## Prompt
Each line from the beginning of the data below through the line containing "obj.data = obj.data.copy()" should be repeated exactly, please.

## Collected data entries
* Start *
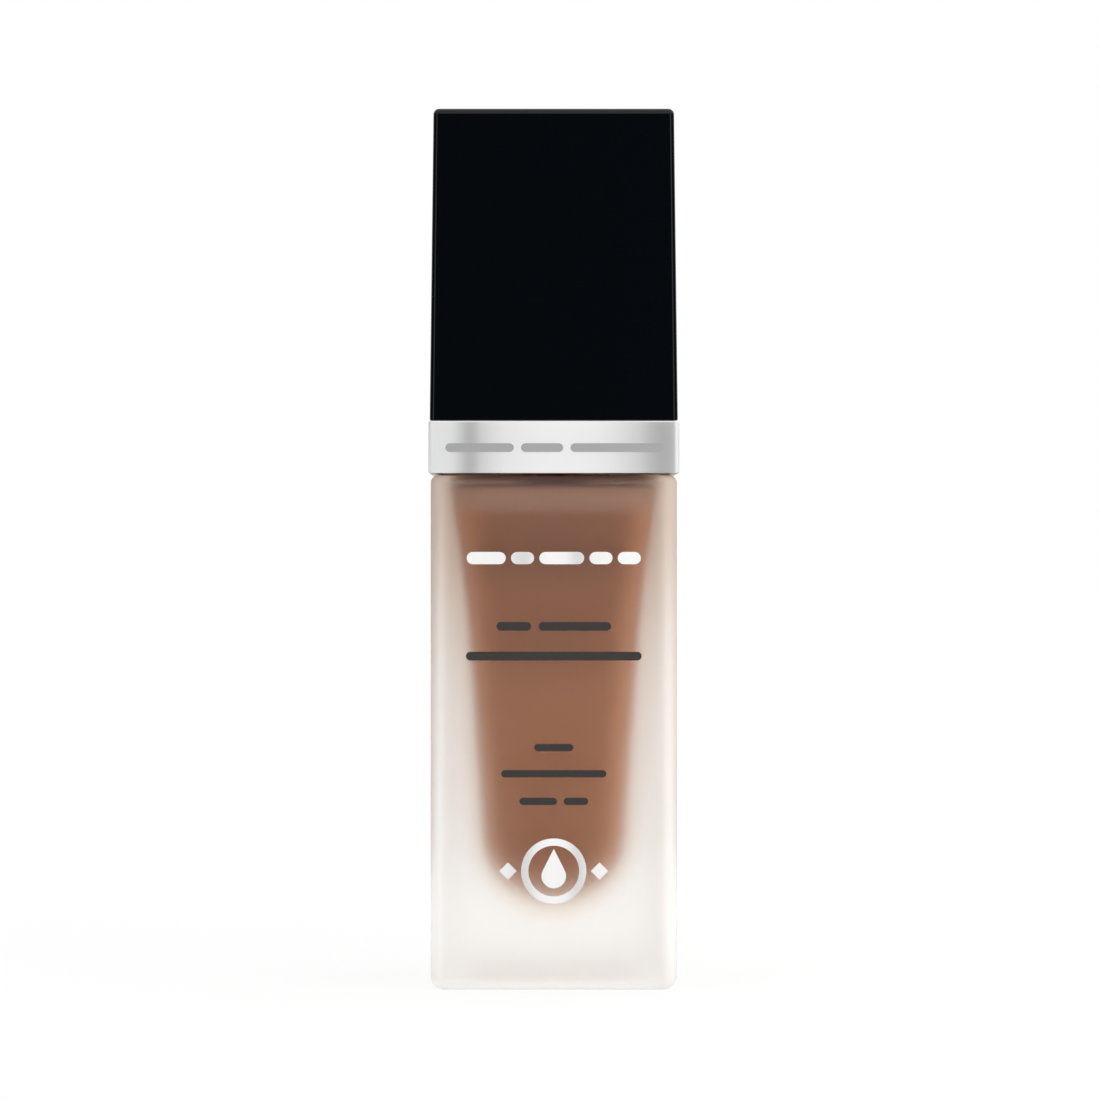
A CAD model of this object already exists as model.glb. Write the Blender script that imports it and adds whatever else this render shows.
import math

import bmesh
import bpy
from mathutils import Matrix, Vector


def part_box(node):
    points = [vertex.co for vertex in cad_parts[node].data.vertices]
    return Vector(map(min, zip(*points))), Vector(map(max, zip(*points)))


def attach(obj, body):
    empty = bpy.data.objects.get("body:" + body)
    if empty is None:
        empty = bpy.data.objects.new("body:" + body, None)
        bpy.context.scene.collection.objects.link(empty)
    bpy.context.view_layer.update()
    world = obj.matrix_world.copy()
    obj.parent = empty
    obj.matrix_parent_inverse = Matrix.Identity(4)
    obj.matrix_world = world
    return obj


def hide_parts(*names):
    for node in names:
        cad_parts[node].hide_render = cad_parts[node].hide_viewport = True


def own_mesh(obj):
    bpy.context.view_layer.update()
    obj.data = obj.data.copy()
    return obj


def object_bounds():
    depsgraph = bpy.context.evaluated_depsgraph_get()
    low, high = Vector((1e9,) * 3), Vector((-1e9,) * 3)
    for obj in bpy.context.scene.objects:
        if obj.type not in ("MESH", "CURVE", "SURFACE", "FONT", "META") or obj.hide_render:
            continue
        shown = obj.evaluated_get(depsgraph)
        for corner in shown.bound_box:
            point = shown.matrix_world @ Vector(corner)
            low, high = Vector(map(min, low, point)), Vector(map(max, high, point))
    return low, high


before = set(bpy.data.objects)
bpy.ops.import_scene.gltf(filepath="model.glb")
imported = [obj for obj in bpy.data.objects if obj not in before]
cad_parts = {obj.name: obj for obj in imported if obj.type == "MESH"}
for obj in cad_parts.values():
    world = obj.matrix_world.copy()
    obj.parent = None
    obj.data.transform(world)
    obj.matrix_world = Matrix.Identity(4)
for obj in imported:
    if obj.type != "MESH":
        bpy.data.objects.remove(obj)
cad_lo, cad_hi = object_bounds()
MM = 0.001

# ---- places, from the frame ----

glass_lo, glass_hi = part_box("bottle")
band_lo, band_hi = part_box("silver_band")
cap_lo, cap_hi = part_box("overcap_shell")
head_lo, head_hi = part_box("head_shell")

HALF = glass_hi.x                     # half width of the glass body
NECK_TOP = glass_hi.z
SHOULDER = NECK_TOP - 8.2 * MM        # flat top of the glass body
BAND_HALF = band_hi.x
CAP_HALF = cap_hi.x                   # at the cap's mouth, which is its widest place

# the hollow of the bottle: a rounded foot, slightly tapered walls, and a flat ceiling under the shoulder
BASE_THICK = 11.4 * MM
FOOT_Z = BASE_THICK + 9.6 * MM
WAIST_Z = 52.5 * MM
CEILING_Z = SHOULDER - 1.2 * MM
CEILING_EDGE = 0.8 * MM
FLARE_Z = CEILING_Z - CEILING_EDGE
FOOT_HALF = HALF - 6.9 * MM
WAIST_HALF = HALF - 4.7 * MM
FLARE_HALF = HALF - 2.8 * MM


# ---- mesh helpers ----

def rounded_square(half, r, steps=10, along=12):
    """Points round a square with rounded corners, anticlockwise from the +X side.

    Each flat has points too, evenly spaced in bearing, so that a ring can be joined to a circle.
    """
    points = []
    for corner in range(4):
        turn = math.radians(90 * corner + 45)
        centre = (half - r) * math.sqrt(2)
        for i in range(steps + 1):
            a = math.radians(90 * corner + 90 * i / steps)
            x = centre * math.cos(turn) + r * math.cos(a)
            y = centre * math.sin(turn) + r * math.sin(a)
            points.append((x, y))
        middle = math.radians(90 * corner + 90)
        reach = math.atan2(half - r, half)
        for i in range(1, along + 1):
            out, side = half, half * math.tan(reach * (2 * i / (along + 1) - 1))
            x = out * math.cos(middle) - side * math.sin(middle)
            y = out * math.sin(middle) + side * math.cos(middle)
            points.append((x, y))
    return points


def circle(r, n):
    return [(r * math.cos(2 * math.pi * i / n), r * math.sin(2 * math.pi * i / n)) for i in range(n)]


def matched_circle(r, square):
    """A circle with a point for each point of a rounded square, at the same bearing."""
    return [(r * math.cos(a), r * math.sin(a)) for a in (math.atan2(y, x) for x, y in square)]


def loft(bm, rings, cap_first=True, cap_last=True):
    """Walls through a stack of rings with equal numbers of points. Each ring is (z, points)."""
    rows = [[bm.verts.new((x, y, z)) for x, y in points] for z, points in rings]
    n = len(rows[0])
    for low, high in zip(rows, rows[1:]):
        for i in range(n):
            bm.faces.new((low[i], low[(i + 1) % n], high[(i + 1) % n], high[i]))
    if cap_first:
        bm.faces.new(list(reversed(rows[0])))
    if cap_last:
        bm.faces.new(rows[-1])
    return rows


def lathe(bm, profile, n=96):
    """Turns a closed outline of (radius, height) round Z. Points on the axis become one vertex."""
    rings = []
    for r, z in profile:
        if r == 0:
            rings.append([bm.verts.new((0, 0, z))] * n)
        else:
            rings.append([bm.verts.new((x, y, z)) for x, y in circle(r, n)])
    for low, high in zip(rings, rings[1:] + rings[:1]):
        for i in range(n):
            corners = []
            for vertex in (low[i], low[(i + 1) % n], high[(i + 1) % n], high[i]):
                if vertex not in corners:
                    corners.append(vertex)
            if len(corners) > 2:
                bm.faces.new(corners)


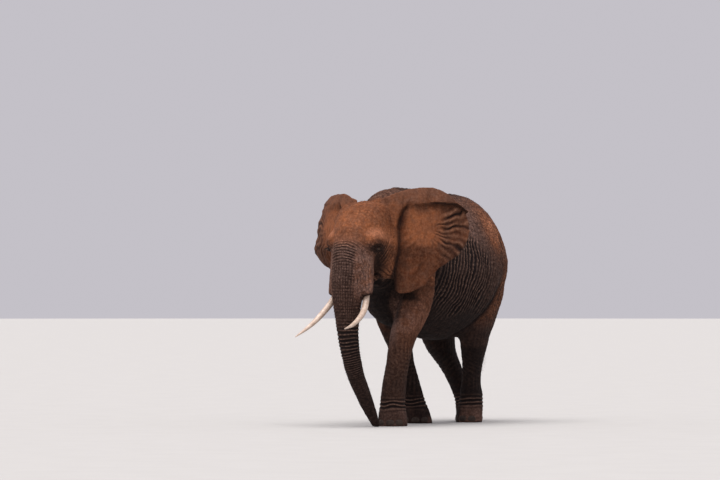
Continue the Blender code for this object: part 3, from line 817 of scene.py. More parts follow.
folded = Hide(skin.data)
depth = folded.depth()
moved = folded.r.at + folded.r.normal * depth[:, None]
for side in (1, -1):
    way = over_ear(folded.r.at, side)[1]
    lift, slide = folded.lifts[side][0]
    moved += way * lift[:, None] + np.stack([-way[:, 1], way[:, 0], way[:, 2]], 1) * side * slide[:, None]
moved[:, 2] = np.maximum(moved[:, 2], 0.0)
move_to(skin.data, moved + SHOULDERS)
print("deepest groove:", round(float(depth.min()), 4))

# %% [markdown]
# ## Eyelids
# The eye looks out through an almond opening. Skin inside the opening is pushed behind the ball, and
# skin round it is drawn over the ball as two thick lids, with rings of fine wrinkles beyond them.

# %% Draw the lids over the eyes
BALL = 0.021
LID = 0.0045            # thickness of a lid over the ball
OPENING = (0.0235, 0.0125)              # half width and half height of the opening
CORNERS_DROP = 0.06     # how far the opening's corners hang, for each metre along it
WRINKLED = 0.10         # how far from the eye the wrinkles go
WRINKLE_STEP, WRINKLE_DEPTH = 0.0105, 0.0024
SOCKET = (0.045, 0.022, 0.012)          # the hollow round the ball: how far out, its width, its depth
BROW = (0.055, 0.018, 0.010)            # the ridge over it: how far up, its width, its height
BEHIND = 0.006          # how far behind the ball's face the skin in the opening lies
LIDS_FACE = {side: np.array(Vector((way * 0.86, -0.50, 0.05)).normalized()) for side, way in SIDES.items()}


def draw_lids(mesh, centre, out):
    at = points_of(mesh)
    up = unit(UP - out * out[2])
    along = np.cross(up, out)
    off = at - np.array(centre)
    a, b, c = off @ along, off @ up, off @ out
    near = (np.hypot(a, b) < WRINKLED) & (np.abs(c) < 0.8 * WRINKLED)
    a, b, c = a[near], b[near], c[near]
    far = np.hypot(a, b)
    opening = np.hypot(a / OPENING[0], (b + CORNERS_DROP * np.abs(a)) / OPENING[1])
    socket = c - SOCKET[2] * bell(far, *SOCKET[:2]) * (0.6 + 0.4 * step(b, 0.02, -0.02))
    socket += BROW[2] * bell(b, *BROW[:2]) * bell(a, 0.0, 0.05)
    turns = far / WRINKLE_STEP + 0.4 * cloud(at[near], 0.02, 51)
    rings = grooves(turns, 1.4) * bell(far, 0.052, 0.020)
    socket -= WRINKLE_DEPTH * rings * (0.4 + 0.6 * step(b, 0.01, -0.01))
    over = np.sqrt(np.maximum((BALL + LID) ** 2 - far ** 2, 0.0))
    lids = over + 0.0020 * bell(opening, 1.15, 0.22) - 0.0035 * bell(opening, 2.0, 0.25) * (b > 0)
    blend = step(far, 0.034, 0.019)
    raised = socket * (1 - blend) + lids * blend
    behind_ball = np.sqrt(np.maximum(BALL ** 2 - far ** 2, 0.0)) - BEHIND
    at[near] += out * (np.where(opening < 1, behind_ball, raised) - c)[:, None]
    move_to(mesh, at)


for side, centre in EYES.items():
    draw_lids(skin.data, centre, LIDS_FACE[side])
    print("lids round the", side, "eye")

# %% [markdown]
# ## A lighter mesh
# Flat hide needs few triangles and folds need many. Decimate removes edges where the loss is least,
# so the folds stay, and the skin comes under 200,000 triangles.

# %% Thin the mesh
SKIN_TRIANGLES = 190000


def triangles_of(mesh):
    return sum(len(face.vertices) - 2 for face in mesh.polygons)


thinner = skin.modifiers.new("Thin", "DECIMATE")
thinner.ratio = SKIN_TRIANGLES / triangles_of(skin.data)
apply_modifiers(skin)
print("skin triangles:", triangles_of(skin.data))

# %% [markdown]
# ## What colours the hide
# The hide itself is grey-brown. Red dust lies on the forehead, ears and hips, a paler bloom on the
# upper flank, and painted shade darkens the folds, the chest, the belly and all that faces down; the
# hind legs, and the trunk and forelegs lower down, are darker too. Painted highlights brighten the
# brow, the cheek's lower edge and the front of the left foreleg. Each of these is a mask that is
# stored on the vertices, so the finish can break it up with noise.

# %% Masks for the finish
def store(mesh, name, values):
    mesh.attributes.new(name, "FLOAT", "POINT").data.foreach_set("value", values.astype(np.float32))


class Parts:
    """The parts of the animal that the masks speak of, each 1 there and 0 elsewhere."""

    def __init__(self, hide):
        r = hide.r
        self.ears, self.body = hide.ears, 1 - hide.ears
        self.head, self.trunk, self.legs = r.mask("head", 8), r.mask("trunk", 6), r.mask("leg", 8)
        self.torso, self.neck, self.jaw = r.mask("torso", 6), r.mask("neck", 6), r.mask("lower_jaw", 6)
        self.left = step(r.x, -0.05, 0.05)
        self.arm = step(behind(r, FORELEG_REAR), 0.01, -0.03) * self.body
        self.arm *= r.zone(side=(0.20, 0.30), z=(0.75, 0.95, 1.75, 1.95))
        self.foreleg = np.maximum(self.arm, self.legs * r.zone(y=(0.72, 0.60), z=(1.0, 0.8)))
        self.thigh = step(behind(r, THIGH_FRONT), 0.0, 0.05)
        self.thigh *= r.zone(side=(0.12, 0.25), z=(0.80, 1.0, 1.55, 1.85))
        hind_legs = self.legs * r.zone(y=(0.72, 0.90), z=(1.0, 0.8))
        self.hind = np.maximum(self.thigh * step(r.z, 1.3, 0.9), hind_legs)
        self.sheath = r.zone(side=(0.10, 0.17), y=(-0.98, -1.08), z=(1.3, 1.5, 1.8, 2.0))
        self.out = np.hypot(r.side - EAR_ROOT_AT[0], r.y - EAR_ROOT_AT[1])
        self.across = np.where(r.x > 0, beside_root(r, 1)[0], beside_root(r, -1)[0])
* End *
## The completed task
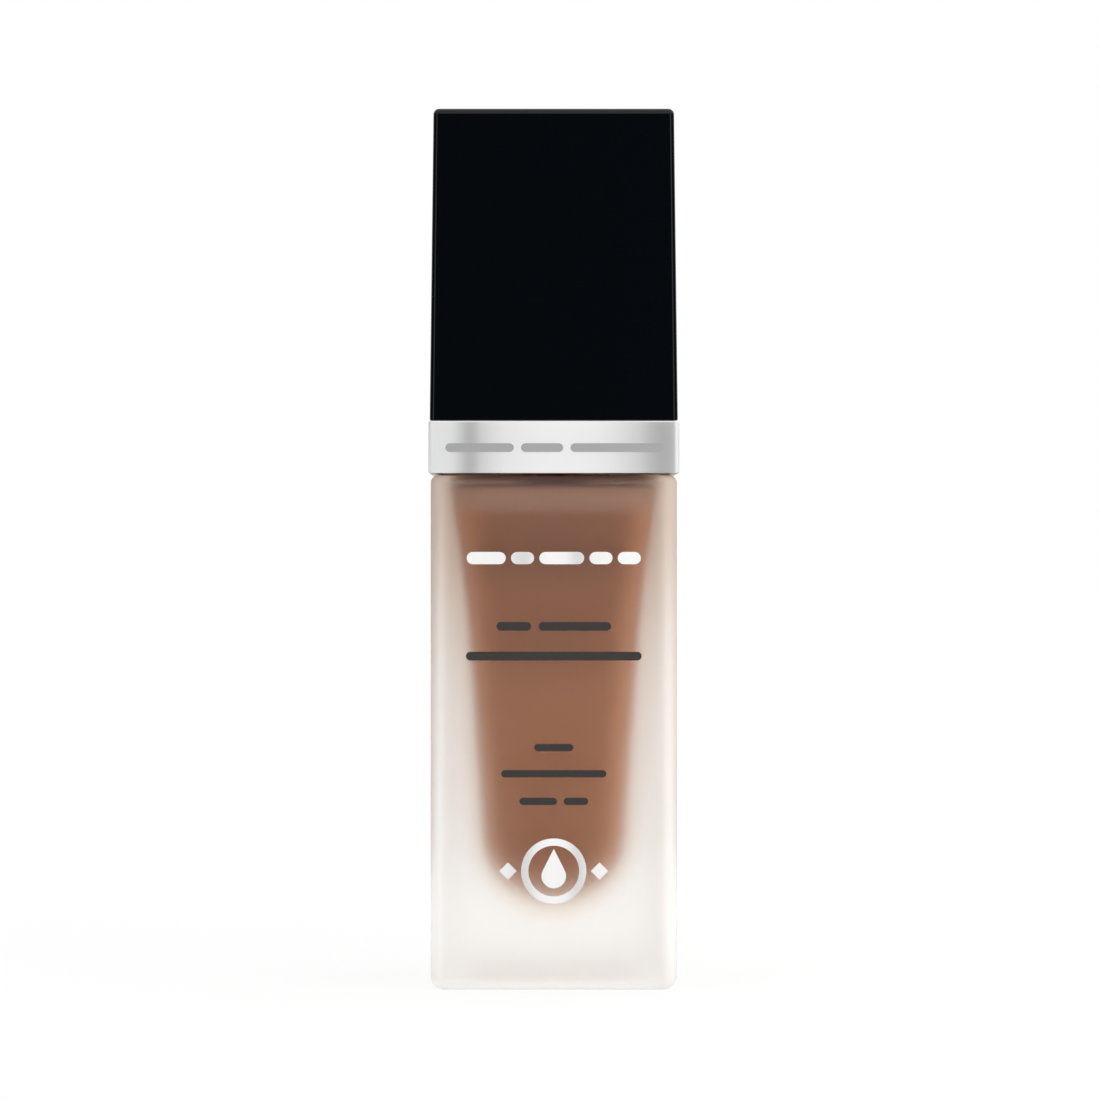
A CAD model of this object already exists as model.glb. Write the Blender script that imports it and adds whatever else this render shows.
import math

import bmesh
import bpy
from mathutils import Matrix, Vector


def part_box(node):
    points = [vertex.co for vertex in cad_parts[node].data.vertices]
    return Vector(map(min, zip(*points))), Vector(map(max, zip(*points)))


def attach(obj, body):
    empty = bpy.data.objects.get("body:" + body)
    if empty is None:
        empty = bpy.data.objects.new("body:" + body, None)
        bpy.context.scene.collection.objects.link(empty)
    bpy.context.view_layer.update()
    world = obj.matrix_world.copy()
    obj.parent = empty
    obj.matrix_parent_inverse = Matrix.Identity(4)
    obj.matrix_world = world
    return obj


def hide_parts(*names):
    for node in names:
        cad_parts[node].hide_render = cad_parts[node].hide_viewport = True


def own_mesh(obj):
    bpy.context.view_layer.update()
    obj.data = obj.data.copy()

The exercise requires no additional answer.